痛定思痛,英国人开始重新反思空气污染造成的苦果,决心走出迷雾。他们颁布世界上第一部空气污染防治法案《清洁空气法》,从社会生产和生活的各个方面,减少和抑制污染物的排放;出台一系列的空气污染防控法案,对工厂选址和污染物排放严格监管,制定明确的处罚措施,有效地减少了导致大雾笼罩的各种烟尘和颗粒物。随着交通污染取代工业污染成为空气质量的首要威胁,伦敦政府又运用一系列措施,包括优先发展公共交通网络、抑制私车发展,以及减少汽车尾气排放、整治交通拥堵等等。经过半个世纪的努力,伦敦终于摘掉了“雾都”的帽子。

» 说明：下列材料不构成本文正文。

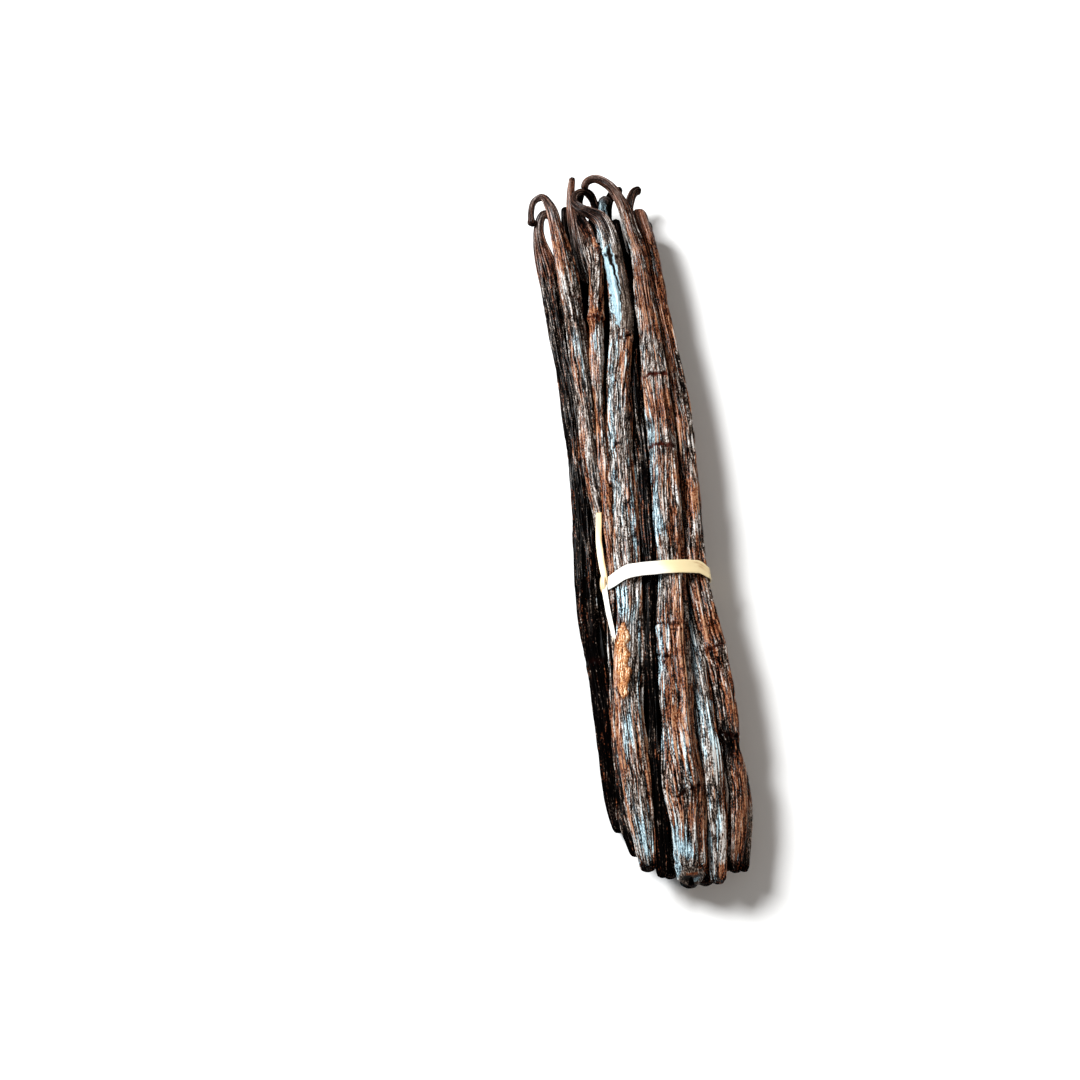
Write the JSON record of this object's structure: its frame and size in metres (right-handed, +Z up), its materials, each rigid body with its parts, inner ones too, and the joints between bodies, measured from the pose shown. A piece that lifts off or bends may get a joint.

与航班延误、高速关闭等看得见的有形影响,大雾与污染的因果关系往往容易被忽视。尽管我们没有经历“雾都劫难”的可怕一幕,但向伦敦学习如何反思“大雾”,有助于我们少走弯路,防范灾难的降临。从国家层面而言,开征环境保护税,发挥税收杠杆用于节能减排、清洁生产的调节作用,引导环保产业的快速发展,应提到议程上来;就公民个体而言,少开私家车,多使用绿色出行方式,减少汽车尾气排放,也是每个人应尽的责任。请记住,防止大雾成灾,我们谁都不是旁观者。